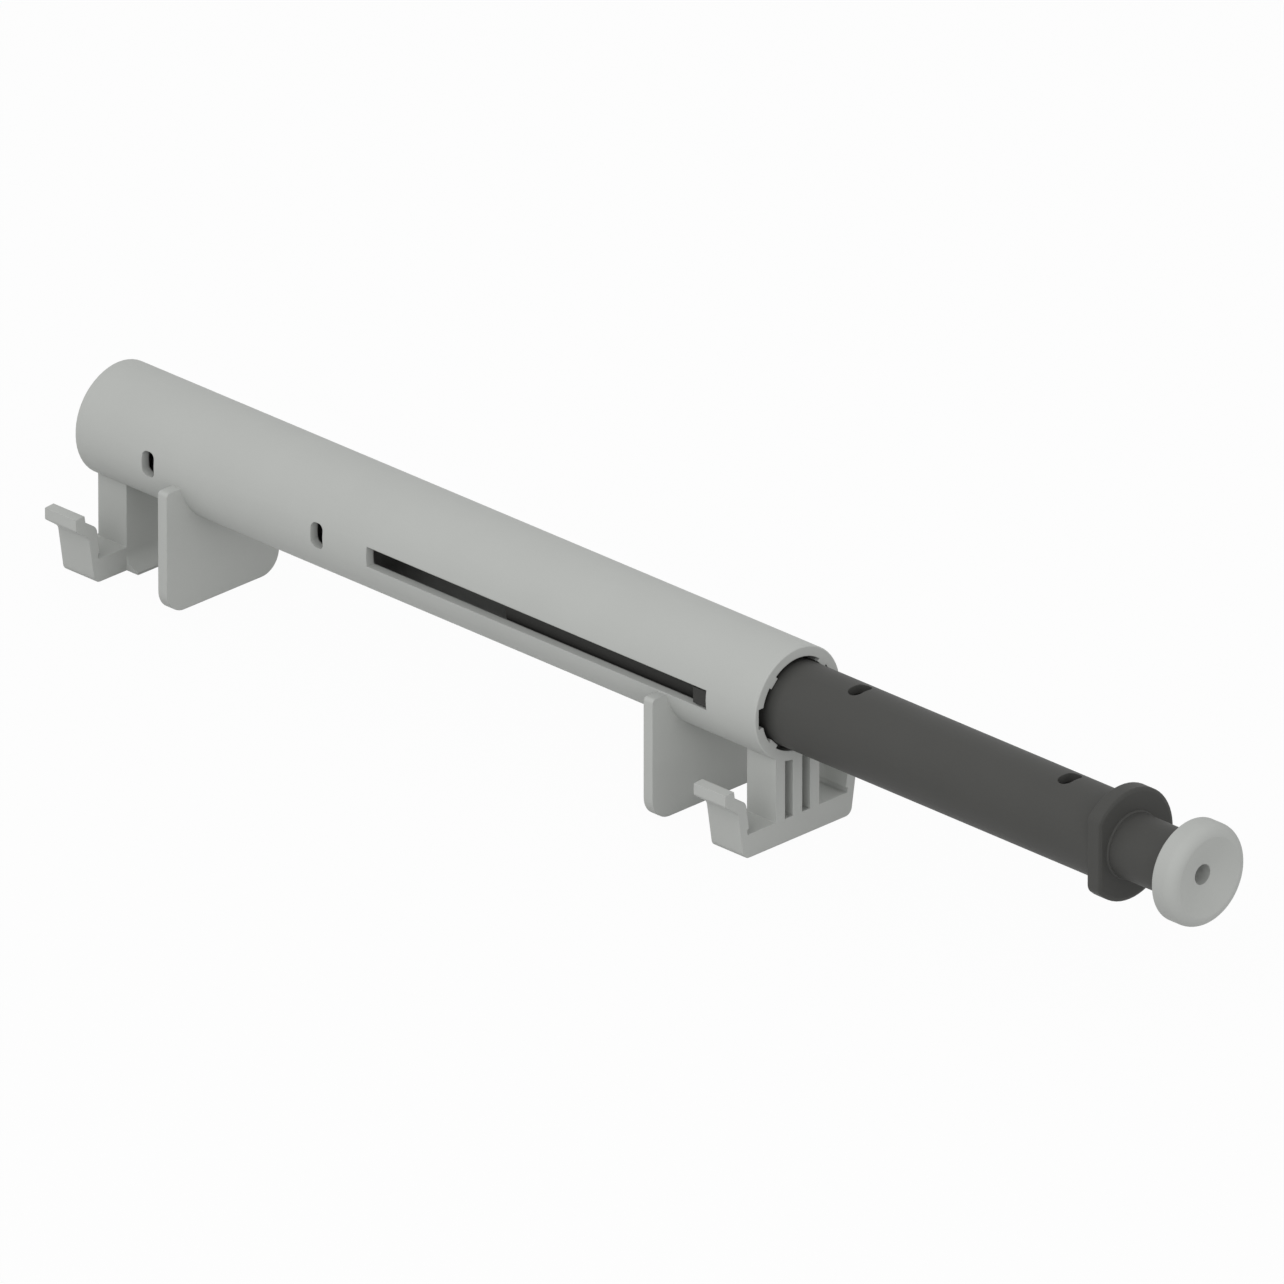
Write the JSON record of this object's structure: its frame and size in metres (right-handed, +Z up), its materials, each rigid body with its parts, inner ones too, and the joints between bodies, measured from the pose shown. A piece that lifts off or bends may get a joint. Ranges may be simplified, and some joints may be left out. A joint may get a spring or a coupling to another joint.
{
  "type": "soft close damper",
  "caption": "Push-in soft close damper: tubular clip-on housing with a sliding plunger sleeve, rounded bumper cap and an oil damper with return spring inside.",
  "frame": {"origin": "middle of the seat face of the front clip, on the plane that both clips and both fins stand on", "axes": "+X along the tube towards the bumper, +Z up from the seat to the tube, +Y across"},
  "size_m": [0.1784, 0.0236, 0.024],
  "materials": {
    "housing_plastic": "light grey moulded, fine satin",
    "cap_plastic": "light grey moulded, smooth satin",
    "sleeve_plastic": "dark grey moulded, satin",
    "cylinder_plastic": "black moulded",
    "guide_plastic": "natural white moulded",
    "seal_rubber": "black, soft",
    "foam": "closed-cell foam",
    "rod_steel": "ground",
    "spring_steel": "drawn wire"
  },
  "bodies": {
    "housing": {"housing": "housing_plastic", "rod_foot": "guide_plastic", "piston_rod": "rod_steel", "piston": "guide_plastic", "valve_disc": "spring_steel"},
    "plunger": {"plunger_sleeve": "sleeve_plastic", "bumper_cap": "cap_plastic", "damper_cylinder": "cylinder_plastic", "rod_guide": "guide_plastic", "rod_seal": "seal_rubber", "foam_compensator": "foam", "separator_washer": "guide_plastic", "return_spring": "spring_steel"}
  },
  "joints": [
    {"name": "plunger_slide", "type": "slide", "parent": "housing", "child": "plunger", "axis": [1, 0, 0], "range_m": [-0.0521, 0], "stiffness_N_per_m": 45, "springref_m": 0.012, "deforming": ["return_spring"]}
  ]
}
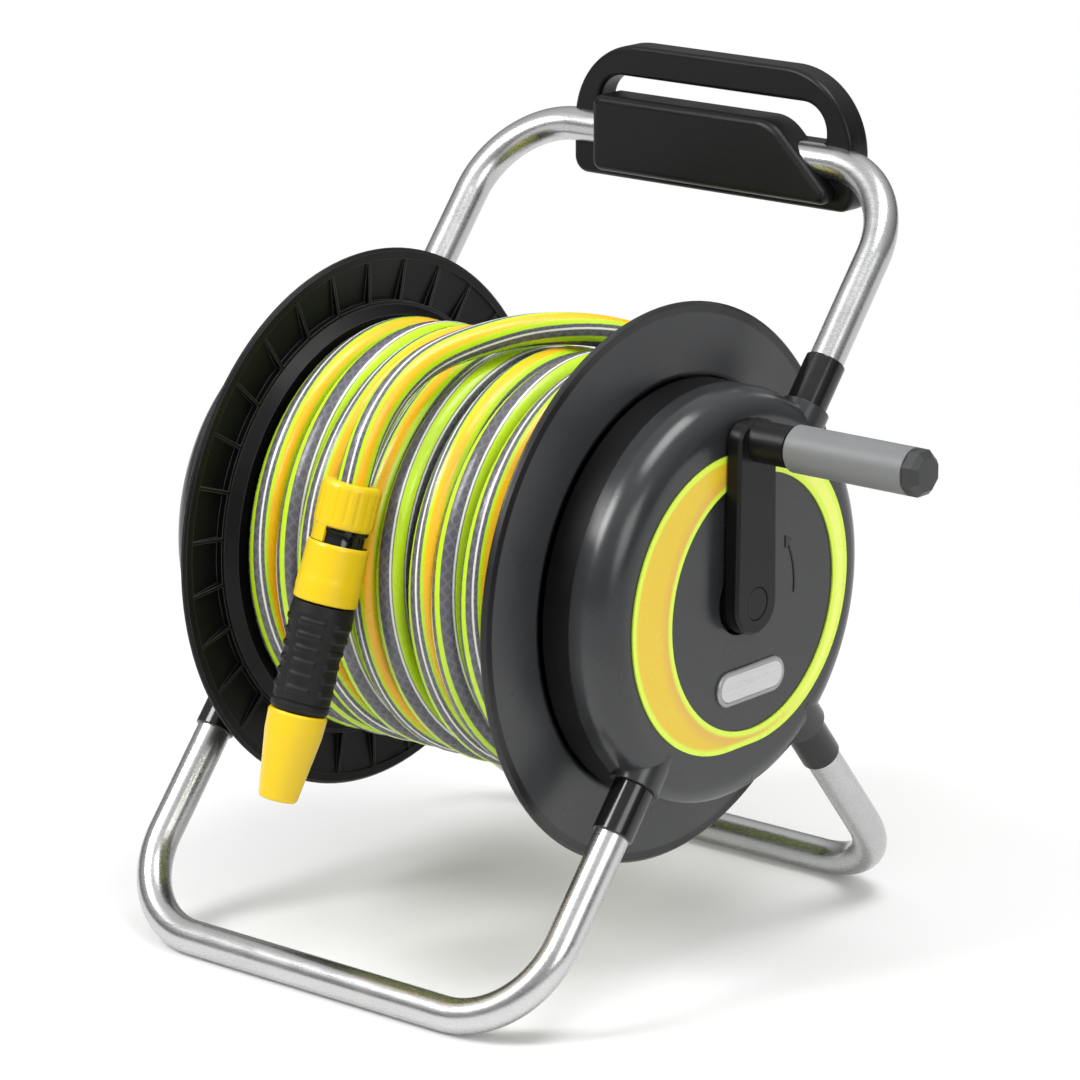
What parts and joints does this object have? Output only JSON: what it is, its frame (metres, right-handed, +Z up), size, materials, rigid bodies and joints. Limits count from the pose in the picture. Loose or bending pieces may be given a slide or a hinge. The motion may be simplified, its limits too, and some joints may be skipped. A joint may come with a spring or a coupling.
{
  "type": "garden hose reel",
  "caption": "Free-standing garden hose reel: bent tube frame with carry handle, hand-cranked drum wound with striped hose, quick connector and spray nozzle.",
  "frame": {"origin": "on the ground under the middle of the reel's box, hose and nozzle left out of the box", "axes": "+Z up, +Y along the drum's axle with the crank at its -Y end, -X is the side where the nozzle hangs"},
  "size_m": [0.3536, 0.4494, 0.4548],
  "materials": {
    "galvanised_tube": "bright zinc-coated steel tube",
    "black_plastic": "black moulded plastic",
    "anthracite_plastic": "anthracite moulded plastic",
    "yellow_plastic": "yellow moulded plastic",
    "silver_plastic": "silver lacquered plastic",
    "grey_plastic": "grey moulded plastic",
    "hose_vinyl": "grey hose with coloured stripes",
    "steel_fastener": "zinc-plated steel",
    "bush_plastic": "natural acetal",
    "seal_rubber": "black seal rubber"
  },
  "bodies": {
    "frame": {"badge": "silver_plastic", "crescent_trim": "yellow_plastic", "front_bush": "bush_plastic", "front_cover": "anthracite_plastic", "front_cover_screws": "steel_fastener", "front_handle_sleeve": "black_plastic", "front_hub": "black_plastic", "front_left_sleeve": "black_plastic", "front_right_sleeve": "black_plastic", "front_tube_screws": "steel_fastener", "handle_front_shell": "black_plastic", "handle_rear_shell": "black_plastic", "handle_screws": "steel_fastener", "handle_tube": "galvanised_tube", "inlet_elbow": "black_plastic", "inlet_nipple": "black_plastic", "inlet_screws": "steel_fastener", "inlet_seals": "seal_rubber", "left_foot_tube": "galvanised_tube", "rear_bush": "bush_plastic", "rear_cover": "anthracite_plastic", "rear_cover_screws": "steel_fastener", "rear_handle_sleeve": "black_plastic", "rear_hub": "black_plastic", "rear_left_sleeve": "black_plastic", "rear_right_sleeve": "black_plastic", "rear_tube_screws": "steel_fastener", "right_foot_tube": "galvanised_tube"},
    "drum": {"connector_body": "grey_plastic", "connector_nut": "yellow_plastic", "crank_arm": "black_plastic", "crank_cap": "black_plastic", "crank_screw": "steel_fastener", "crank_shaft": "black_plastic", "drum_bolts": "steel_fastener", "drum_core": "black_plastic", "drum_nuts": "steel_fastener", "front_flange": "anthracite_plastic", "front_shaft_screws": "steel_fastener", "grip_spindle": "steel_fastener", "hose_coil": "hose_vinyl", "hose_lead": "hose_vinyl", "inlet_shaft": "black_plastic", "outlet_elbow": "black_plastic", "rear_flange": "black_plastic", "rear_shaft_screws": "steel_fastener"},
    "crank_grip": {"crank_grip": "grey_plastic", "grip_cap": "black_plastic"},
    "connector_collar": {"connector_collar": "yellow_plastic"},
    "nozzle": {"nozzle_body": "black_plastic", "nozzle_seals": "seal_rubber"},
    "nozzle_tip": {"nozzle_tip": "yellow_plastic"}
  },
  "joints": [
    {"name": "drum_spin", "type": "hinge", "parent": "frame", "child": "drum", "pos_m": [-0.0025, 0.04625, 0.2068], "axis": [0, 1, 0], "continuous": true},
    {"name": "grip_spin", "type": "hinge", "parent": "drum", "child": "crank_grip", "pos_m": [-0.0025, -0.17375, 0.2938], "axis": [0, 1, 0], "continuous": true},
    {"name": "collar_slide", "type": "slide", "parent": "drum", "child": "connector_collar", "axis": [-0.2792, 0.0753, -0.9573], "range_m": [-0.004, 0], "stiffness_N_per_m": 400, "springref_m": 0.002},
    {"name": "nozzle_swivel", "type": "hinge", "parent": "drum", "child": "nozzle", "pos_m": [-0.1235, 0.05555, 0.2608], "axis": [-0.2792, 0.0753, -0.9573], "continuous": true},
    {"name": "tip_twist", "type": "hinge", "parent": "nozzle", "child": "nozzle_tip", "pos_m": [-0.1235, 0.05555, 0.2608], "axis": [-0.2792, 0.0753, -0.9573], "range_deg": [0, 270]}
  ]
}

- [Requirement]
Write out all the lines again, exactly as they are.

- [Solution to the problem]
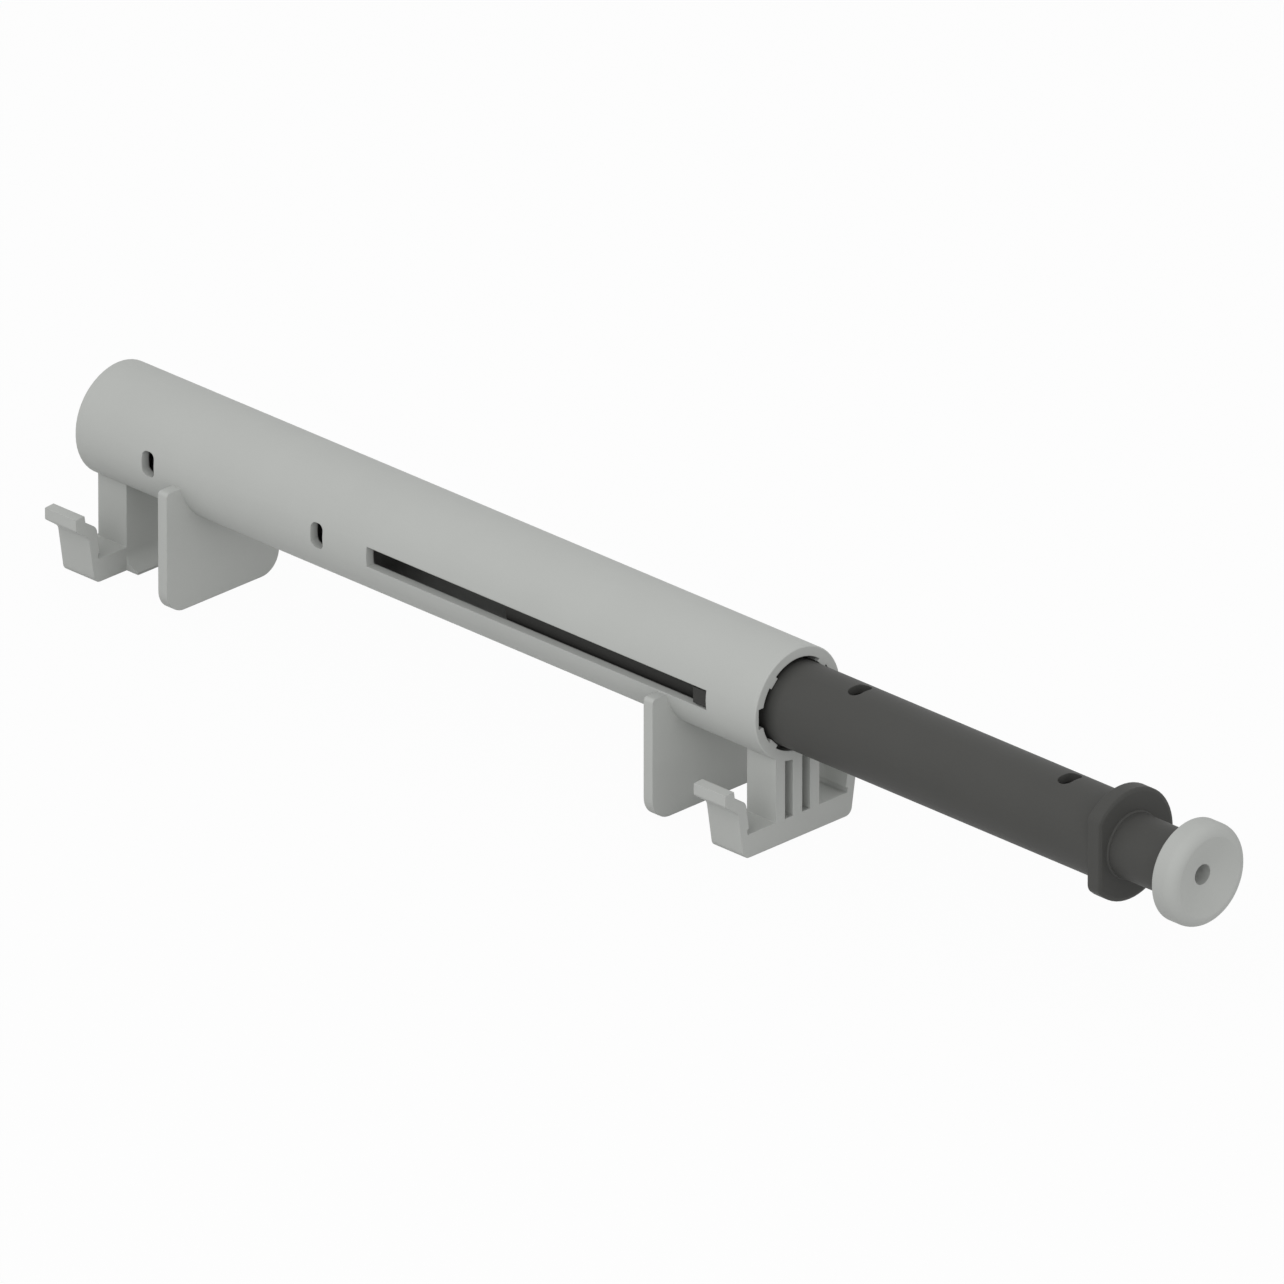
Write the JSON record of this object's structure: its frame and size in metres (right-handed, +Z up), its materials, each rigid body with its parts, inner ones too, and the joints between bodies, measured from the pose shown. A piece that lifts off or bends may get a joint. Ranges may be simplified, and some joints may be left out. A joint may get a spring or a coupling to another joint.
{
  "type": "soft close damper",
  "caption": "Push-in soft close damper: tubular clip-on housing with a sliding plunger sleeve, rounded bumper cap and an oil damper with return spring inside.",
  "frame": {"origin": "middle of the seat face of the front clip, on the plane that both clips and both fins stand on", "axes": "+X along the tube towards the bumper, +Z up from the seat to the tube, +Y across"},
  "size_m": [0.1784, 0.0236, 0.024],
  "materials": {
    "housing_plastic": "light grey moulded, fine satin",
    "cap_plastic": "light grey moulded, smooth satin",
    "sleeve_plastic": "dark grey moulded, satin",
    "cylinder_plastic": "black moulded",
    "guide_plastic": "natural white moulded",
    "seal_rubber": "black, soft",
    "foam": "closed-cell foam",
    "rod_steel": "ground",
    "spring_steel": "drawn wire"
  },
  "bodies": {
    "housing": {"housing": "housing_plastic", "rod_foot": "guide_plastic", "piston_rod": "rod_steel", "piston": "guide_plastic", "valve_disc": "spring_steel"},
    "plunger": {"plunger_sleeve": "sleeve_plastic", "bumper_cap": "cap_plastic", "damper_cylinder": "cylinder_plastic", "rod_guide": "guide_plastic", "rod_seal": "seal_rubber", "foam_compensator": "foam", "separator_washer": "guide_plastic", "return_spring": "spring_steel"}
  },
  "joints": [
    {"name": "plunger_slide", "type": "slide", "parent": "housing", "child": "plunger", "axis": [1, 0, 0], "range_m": [-0.0521, 0], "stiffness_N_per_m": 45, "springref_m": 0.012, "deforming": ["return_spring"]}
  ]
}
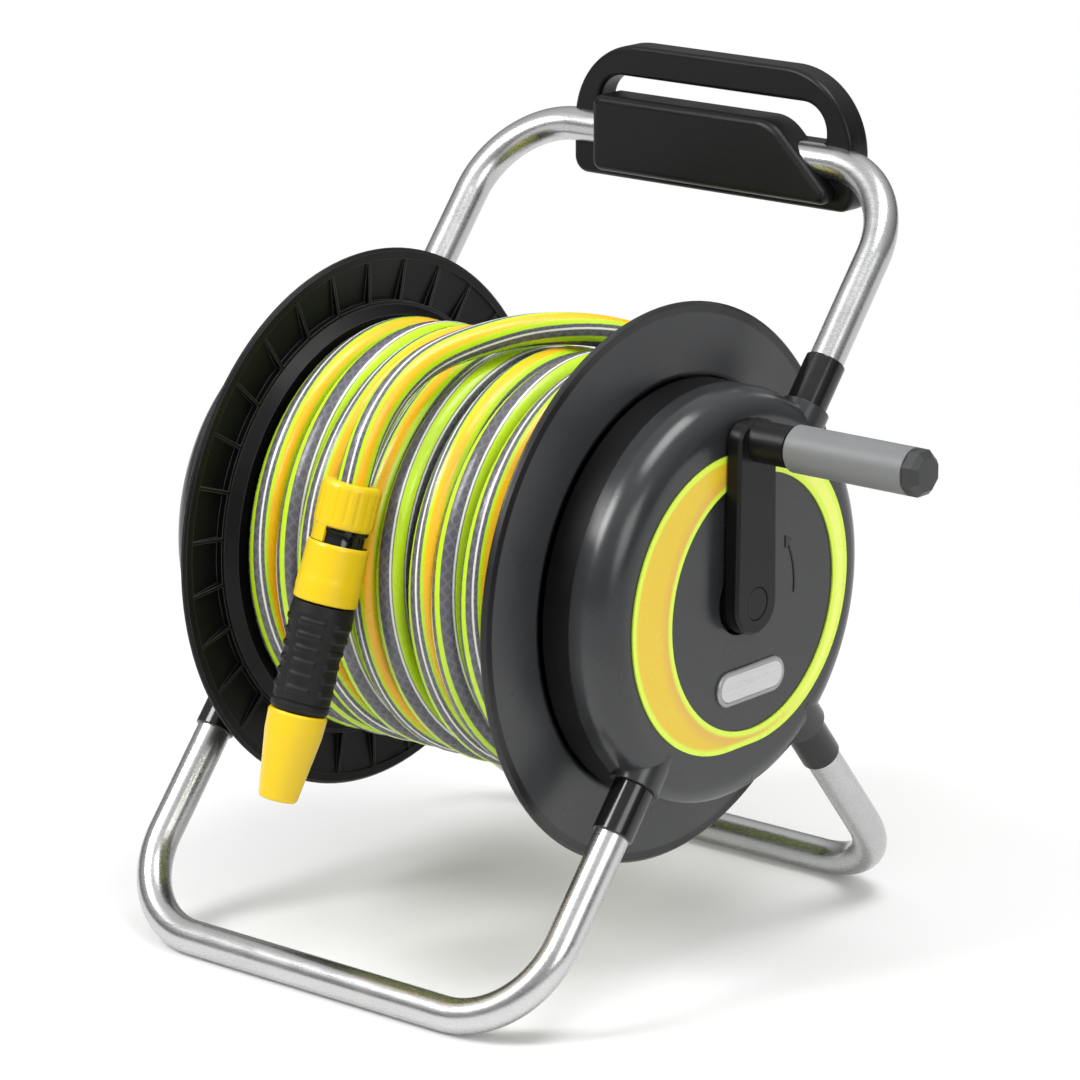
What parts and joints does this object have? Output only JSON: what it is, its frame (metres, right-handed, +Z up), size, materials, rigid bodies and joints. Limits count from the pose in the picture. Loose or bending pieces may be given a slide or a hinge. The motion may be simplified, its limits too, and some joints may be skipped. A joint may come with a spring or a coupling.
{
  "type": "garden hose reel",
  "caption": "Free-standing garden hose reel: bent tube frame with carry handle, hand-cranked drum wound with striped hose, quick connector and spray nozzle.",
  "frame": {"origin": "on the ground under the middle of the reel's box, hose and nozzle left out of the box", "axes": "+Z up, +Y along the drum's axle with the crank at its -Y end, -X is the side where the nozzle hangs"},
  "size_m": [0.3536, 0.4494, 0.4548],
  "materials": {
    "galvanised_tube": "bright zinc-coated steel tube",
    "black_plastic": "black moulded plastic",
    "anthracite_plastic": "anthracite moulded plastic",
    "yellow_plastic": "yellow moulded plastic",
    "silver_plastic": "silver lacquered plastic",
    "grey_plastic": "grey moulded plastic",
    "hose_vinyl": "grey hose with coloured stripes",
    "steel_fastener": "zinc-plated steel",
    "bush_plastic": "natural acetal",
    "seal_rubber": "black seal rubber"
  },
  "bodies": {
    "frame": {"badge": "silver_plastic", "crescent_trim": "yellow_plastic", "front_bush": "bush_plastic", "front_cover": "anthracite_plastic", "front_cover_screws": "steel_fastener", "front_handle_sleeve": "black_plastic", "front_hub": "black_plastic", "front_left_sleeve": "black_plastic", "front_right_sleeve": "black_plastic", "front_tube_screws": "steel_fastener", "handle_front_shell": "black_plastic", "handle_rear_shell": "black_plastic", "handle_screws": "steel_fastener", "handle_tube": "galvanised_tube", "inlet_elbow": "black_plastic", "inlet_nipple": "black_plastic", "inlet_screws": "steel_fastener", "inlet_seals": "seal_rubber", "left_foot_tube": "galvanised_tube", "rear_bush": "bush_plastic", "rear_cover": "anthracite_plastic", "rear_cover_screws": "steel_fastener", "rear_handle_sleeve": "black_plastic", "rear_hub": "black_plastic", "rear_left_sleeve": "black_plastic", "rear_right_sleeve": "black_plastic", "rear_tube_screws": "steel_fastener", "right_foot_tube": "galvanised_tube"},
    "drum": {"connector_body": "grey_plastic", "connector_nut": "yellow_plastic", "crank_arm": "black_plastic", "crank_cap": "black_plastic", "crank_screw": "steel_fastener", "crank_shaft": "black_plastic", "drum_bolts": "steel_fastener", "drum_core": "black_plastic", "drum_nuts": "steel_fastener", "front_flange": "anthracite_plastic", "front_shaft_screws": "steel_fastener", "grip_spindle": "steel_fastener", "hose_coil": "hose_vinyl", "hose_lead": "hose_vinyl", "inlet_shaft": "black_plastic", "outlet_elbow": "black_plastic", "rear_flange": "black_plastic", "rear_shaft_screws": "steel_fastener"},
    "crank_grip": {"crank_grip": "grey_plastic", "grip_cap": "black_plastic"},
    "connector_collar": {"connector_collar": "yellow_plastic"},
    "nozzle": {"nozzle_body": "black_plastic", "nozzle_seals": "seal_rubber"},
    "nozzle_tip": {"nozzle_tip": "yellow_plastic"}
  },
  "joints": [
    {"name": "drum_spin", "type": "hinge", "parent": "frame", "child": "drum", "pos_m": [-0.0025, 0.04625, 0.2068], "axis": [0, 1, 0], "continuous": true},
    {"name": "grip_spin", "type": "hinge", "parent": "drum", "child": "crank_grip", "pos_m": [-0.0025, -0.17375, 0.2938], "axis": [0, 1, 0], "continuous": true},
    {"name": "collar_slide", "type": "slide", "parent": "drum", "child": "connector_collar", "axis": [-0.2792, 0.0753, -0.9573], "range_m": [-0.004, 0], "stiffness_N_per_m": 400, "springref_m": 0.002},
    {"name": "nozzle_swivel", "type": "hinge", "parent": "drum", "child": "nozzle", "pos_m": [-0.1235, 0.05555, 0.2608], "axis": [-0.2792, 0.0753, -0.9573], "continuous": true},
    {"name": "tip_twist", "type": "hinge", "parent": "nozzle", "child": "nozzle_tip", "pos_m": [-0.1235, 0.05555, 0.2608], "axis": [-0.2792, 0.0753, -0.9573], "range_deg": [0, 270]}
  ]
}